The company has matching rights that would enable it to match NBC’s offer before the league enters an agreement. Still, it’s unclear if the league is open to a deal with four partners, which would result in both TNT and NBC receiving games. Sources at Warner Bros. Discovery believe that its status as an entrenched league partner could also work to its advantage. The company comanages NBA Digital, a portfolio that includes NBA TV, which produces programming in Atlanta across the hall from Inside the NBA’s studio.

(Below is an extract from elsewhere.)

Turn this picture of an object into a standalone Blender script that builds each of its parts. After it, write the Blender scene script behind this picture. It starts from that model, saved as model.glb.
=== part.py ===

For weeks, fans of the show have fretted over the possibility that their nights with Charles, Kenny, Ernie, and Shaq could be numbered. (“Please save Inside the NBA,” pleaded Yahoo sports columnist Dan Wetzel last week.) Industry insiders have speculated that the show could land on one of the NBA’s new partners––Amazon or NBC. Barkley said earlier this month that the 10-year contract he signed in 2022 contains an opt-out if TNT loses the rights to the NBA, raising the possibility that he could become a highly sought free agent. But Johnson, the beloved anchor of Inside the NBA who referees the show’s more absurd moments, will reportedly stay at TNT regardless of how the new deal shakes out. Whether O’Neal and Smith would follow Barkley elsewhere is unknown, but any zombie incarnation of Inside the NBA will be different––and let’s face it, probably worse.